In a series of meetings with Kantipur’s owner, his business development staff and editors, my team and I received a first-hand look at how Kantipur operates. In those meetings, we explained that the core value the fire truck expedition offered to potential media partners are one-on-one interviews with the celebrity expedition members. Before I departed for Nepal in September 2015, AOL, Outside magazine and PBS through its affiliate WQED in Pittsburgh, had already signed up as media partners in the United States. We were also in preliminary talks with Fox News, CNN and several other media partners. Yet only in our meetings with Kantipur were we asked to pay for coverage. “You’re telling me that you’re going to let us organize this expedition, bring all these celebrities to Nepal in order to help your country, and you want us to pay in order to get coverage,” I asked in the first meeting. “Yes, this is Nepal, we are the biggest media house by far and these are our terms,” our Kantipur counterpart informed my colleague and me.
Arrogance is not a trait typically found in the collective character of the Nepalese. Any visitor to Nepal comes away with a sense of wonder at the majesty of its people and the grand scale and rugged beauty of its nature. In ten years and over 40 trips to Nepal, this was only the third Nepalese citizen I’d met who was arrogant. The first one was Kamal Thapa, at the time of our encounter the sitting foreign minister and deputy prime minister, and the second one the secretary of the Ministry of Federal Affairs and Local Development, Kedar Adhikari.
Over the course of my visits and extended stays in Nepal, I had met every living ex-prime minister on more than one occasion, and had established a rapport with two of them to be on a first-name basis, although I always insisted addressing them by their title. In addition, countless business and banking tycoons, diplomats, stars of the Nepal film and music scenes, including the iconic Nepal-born Bollywood actress and granddaughter of Nepal’s former Prime Minister B.P. Koirala, Manisha Koirala, all displayed the characteristics that have made the Nepalese famous around the world. None of these luminaries were ever cold, unfriendly, or arrogant to me or towards anyone else in my presence. There must be something in the water in that distant valley in Nepal’s hinterland where these arrogant guys come from, I thought to myself. We left Kantipur’s modern office tower near the Bagmati river and made a mental note never to invite one of their representatives to our media events.

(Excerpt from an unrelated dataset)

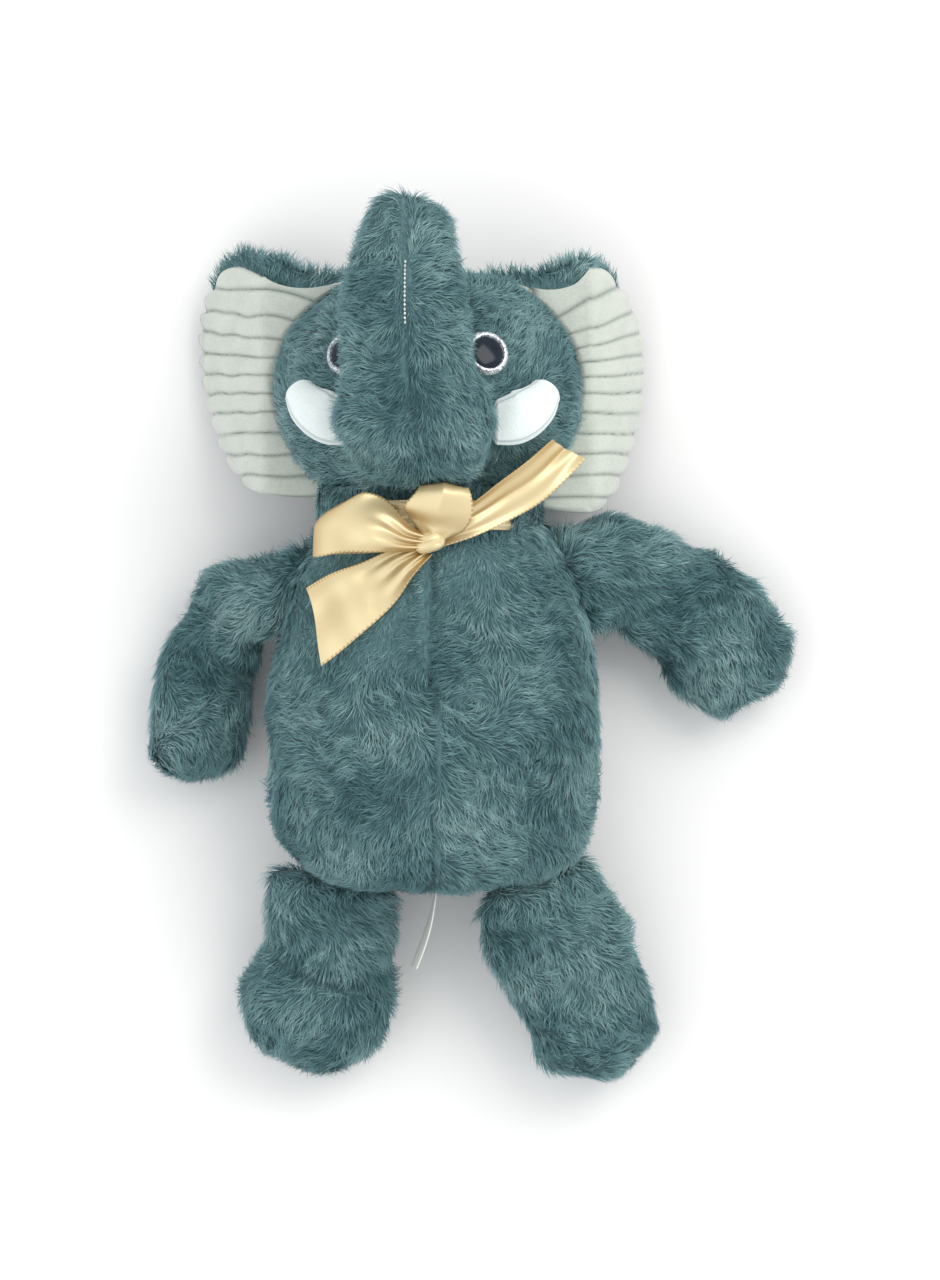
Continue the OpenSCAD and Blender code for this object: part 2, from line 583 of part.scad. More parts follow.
// ---- White hand stitches down the middle seam of the trunk
stitch_count = 8;
stitch_l = 2.4;
stitch_d = 1;
module trunk_stitches() {
    color(tusk_colour) placed() for (i = [0:stitch_count - 1])
        let(f = mix(0.42, 0.66, i / (stitch_count - 1)), k = along(trunk_keys, f))
        translate([k.x, k.y, k.z + k[4]])
            rotate([90, 0, 0]) cylinder(h = stitch_l, d = stitch_d, center = true, $fn = 16);
}

// ---- Satin ribbon: bands swept along a few points, each with the way that its width runs
// A band through rows of [point, width direction, share of the full width]
module band(rows, width) {
    n = len(rows) - 1;
    path = [for (r = rows) r[0]];
    normals = [for (i = [0:n])
        unit(cross(rows[i][1], path[min(i + 1, n)] - path[max(i - 1, 0)]))];
    function sheet(v) = [for (i = [0:n]) [for (u = [-0.5, 0.5])
        path[i] + unit(rows[i][1]) * width * rows[i][2] * u + normals[i] * ribbon_t * v]];
    slab(sheet(-0.5), sheet(0.5));
}
function smooth_rows(rows, count) = [for (i = [0:count])
    let(f = i / count)
    [along([for (r = rows) r[0]], f), along([for (r = rows) r[1]], f),
     along([for (r = rows) r[2]], f)]];

// The knot lies on the chest or on the chin, whichever stands higher
knot = [-1, -7, max(torso_h - 2, head_h - 12)];
left_loop = [
    [[-4, 1, -2], [0.1, 1, 0], 0.5], [[-18, 4, -5], [0.1, 1, 0], 0.85],
    [[-38, 8, -10], [0.1, 1, 0], 1], [[-50, 9, -9], [0.1, 1, 0], 1],
    [[-50, 9, -3], [0.1, 1, 0], 1], [[-38, 8, 1], [0.1, 1, 0], 1],
    [[-18, 4, 2], [0.1, 1, 0], 0.85], [[-4, 1, 2], [0.1, 1, 0], 0.5]
];
upper_loop = [
    [[1, 4, -1.5], [1, -0.3, 0], 0.5], [[3, 12, 1], [1, -0.3, 0], 0.9],
    [[6, 21, 1.5], [1, -0.3, 0], 1], [[7, 25, 3], [1, -0.3, 0], 1],
    [[6, 21, 4.5], [1, -0.3, 0], 1], [[3, 12, 5], [1, -0.3, 0], 0.9],
    [[1, 4, 2], [1, -0.3, 0], 0.5]
];
left_tail = [
    [[-3, -3, -2], [0.6, -0.8, 0], 0.5], [[-16, -10, -1], [0.5, -0.86, 0], 0.9],
    [[-32, -21, -5], [0.45, -0.9, 0], 1], [[-50, -32, -13], [0.25, -0.97, -0.1], 1.2]
];
right_tail = [
    [[4, 3, -1], [-0.4, 0.7, 0.2], 0.5], [[20, 13, -3], [-0.45, 0.8, 0.4], 0.9],
    [[40, 26, -8], [-0.4, 0.75, 0.6], 1], [[61, 40, -17], [-0.4, 0.6, 0.8], 1]
];
module ribbon_piece(rows, count) {
    color(satin_colour) placed() translate(knot) band(smooth_rows(rows, count), ribbon_w);
}
module bow_left_loop() { ribbon_piece(left_loop, 16); }
module bow_upper_loop() { ribbon_piece(upper_loop, 14); }
module bow_left_tail() { ribbon_piece(left_tail, 8); }
module bow_right_tail() { ribbon_piece(right_tail, 8); }
knot_size = [15, 12, 10];
module bow_knot() {
    rings = egg(knot.y + knot_size.y / 2, knot.y - knot_size.y / 2, knot_size.x, knot_size.x,
                knot_size.z / 2, knot_size.z / 2, knot.z, 0.6, 6, 12, knot.x);
    color(satin_colour) placed() filling(rings, 0);
}
// The ribbon round the neck, bunched to a narrow band between the head and the torso
neck_steps = 24;
neck_half_w = 0.36 * shoulder_w;
neck_rise = knot.z - neck_hinge.z - ribbon_t;
neck_fall = neck_hinge.z - 2 - ribbon_t;
// How far below the seam the band's lower edge lies
neck_band_drop = 0.5;
module neck_ribbon() {
    function ring(grow) = [for (i = [0:neck_steps - 1])
        let(a = 360 * i / neck_steps, r = neck_half_w + grow,
            h = (sin(a) > 0 ? neck_rise : neck_fall) + grow)
        [r * cos(a), neck_hinge.z + h * sin(a)]];
    color(satin_colour) placed() translate([0, neck_y + neck_band_w * (1 - neck_band_drop), 0])
        rotate([90, 0, 0]) linear_extrude(height = neck_band_w) difference() {
            polygon(ring(ribbon_t));
            polygon(ring(0));
        }
}

// ---- Care label, standing on edge between the legs, with its root in the seat seam
label_t = 0.6;
label_sewn_in = 2;
label_turn = -107;
module care_label() {
    root = [2, seat_y(2) + label_sewn_in, leg_z - 6];
    color(tusk_colour) placed() translate(root) rotate([0, 0, label_turn])
        translate([0, -label_t / 2, 0]) cube([label_l, label_t, label_w]);
}

torso_front_left();
torso_front_right();
torso_back();
torso_stuffing();
head_face_left();
head_face_right();
head_back();
head_stuffing();
trunk_left();
trunk_right();
trunk_top();
trunk_stuffing();
trunk_stitches();
left_ear_fur();
left_ear_lining();
right_ear_fur();
right_ear_lining();
left_tusk_front();
left_tusk_back();
left_tusk_stuffing();
right_tusk_front();
right_tusk_back();
right_tusk_stuffing();
left_eye_ring();
left_eye_pupil();
left_eye_washer();
right_eye_ring();
right_eye_pupil();
right_eye_washer();
left_arm_front();
left_arm_back();
left_arm_stuffing();
right_arm_front();
right_arm_back();
right_arm_stuffing();
left_leg_front();
left_leg_back();
left_leg_stuffing();
right_leg_front();
right_leg_back();
right_leg_stuffing();
neck_thread();
trunk_thread();
left_ear_thread();
right_ear_thread();
left_arm_thread();
right_arm_thread();
left_leg_thread();
right_leg_thread();
neck_ribbon();
bow_knot();
bow_left_loop();
bow_upper_loop();
bow_left_tail();
bow_right_tail();
care_label();
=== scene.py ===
"""Looks of a stuffed elephant that lies on its back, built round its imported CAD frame.

All shapes are worked out in millimetres of the body frame that the CAD design uses: X = 0 is the
middle of the torso, Z = 0 the surface it lies on. Plan moves them to the row frame, in metres.
"""

import logging
import math
from dataclasses import dataclass
from enum import Enum

import bpy
import numpy as np
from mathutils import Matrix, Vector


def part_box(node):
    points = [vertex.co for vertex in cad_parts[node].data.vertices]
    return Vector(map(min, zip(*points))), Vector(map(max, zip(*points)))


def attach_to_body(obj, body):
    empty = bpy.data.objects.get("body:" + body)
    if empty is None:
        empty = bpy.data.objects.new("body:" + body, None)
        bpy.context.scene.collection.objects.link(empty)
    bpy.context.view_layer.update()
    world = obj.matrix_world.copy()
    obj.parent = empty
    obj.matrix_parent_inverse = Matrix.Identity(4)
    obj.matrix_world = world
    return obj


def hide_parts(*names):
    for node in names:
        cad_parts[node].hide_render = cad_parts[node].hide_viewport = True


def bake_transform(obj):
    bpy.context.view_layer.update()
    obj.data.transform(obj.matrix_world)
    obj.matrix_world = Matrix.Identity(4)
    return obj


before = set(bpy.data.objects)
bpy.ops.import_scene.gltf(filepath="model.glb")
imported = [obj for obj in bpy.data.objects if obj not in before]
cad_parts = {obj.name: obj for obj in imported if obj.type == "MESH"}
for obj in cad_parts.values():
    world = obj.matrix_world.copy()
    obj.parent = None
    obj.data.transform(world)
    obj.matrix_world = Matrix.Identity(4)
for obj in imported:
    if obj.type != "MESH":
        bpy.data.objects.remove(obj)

LOG = logging.getLogger("elephant")
MM = 0.001
PILE = 4.0  # depth of the pressed pile, between the backing and the CAD outline
FLOOR_PRESS = 2.4  # lowest backing, where the toy's weight presses the pile flat
FLOOR_GAP = 0.35  # lowest point of a strand
BAKE_MAP = "OFBake"
COLUMN = 0.014  # width of a strand's column on the bake map

# A strand's seven points are two rings of three and a tip. Each face's corners, and their places on
# the map as a share of the column's width and a height.
STRAND_QUADS = np.array([[a, (a + 1) % 3, 3 + (a + 1) % 3, 3 + a] for a in range(3)])
STRAND_TRIANGLES = np.array([[2, 1, 0]] + [[3 + a, 3 + (a + 1) % 3, 6] for a in range(3)])
QUAD_SPOTS = np.array([[[0, 0.01], [1, 0.01], [1, 0.5], [0, 0.5]]] * 3)
TRIANGLE_SPOTS = np.array([[[0, 0], [1, 0], [0.5, 0.02]]] + [[[0, 0.5], [1, 0.5], [0.5, 0.99]]] * 3)


class Side(Enum):
    """The sides seen by someone who looks down on the belly."""

    LEFT = -1
    RIGHT = 1

    @property
    def word(self) -> str:
        """The side's name, as the CAD nodes spell it."""
        return self.name.lower()


@dataclass(frozen=True)
class Plan:
    """Where the body frame stands in the row frame, read from the torso's CAD box."""

    shift_x: float
    shift_y: float

    @classmethod
    def read(cls, neck_y: float) -> "Plan":
        """Reads the shift from the torso's back panel.

        Args:
            neck_y: Y of the torso's neck end in the body frame, in millimetres.

        Returns:
            The plan.
        """
        low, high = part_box("torso_back")
        return cls((low.x + high.x) / 2 / MM, high.y / MM - neck_y)

    def place(self, points: np.ndarray) -> np.ndarray:
        """Points of the body frame, in millimetres, as points of the row frame in metres."""
        return (points + np.array([self.shift_x, self.shift_y, 0.0])) * MM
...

Almost two years later, Kantipur’s owner, Kailash Sirohiya, invited me to meet him at his office. “I read your book, Michael, it impressed me a lot. You really love Nepal,” Sirohiya said. “I also know about your troubles with our government. To get things done here is not easy for Nepalese and especially not for a foreigner. I want to help you.” Taken aback at the different approach to his colleagues a few floors below, I explained to Sirohiya that the expedition required more financial support in order to sustain the countless delays at the hands of unscrupulous Government of Nepal bureaucrats. “We don’t pay for sponsorships,” Sirohiya countered. “Yes, but you also don’t broadcast films for which you didn’t acquire the broadcast rights, this is the same kind of deal. Your guys will get to interview our expedition members and at the end of it we’ll provide you with two one-hour programs that you can broadcast on television. Nepal seldom gets Western celebrity visitors and when the celebrities do visit, like Leonardo DiCaprio, they tend to keep a very low profile and even use disguises.”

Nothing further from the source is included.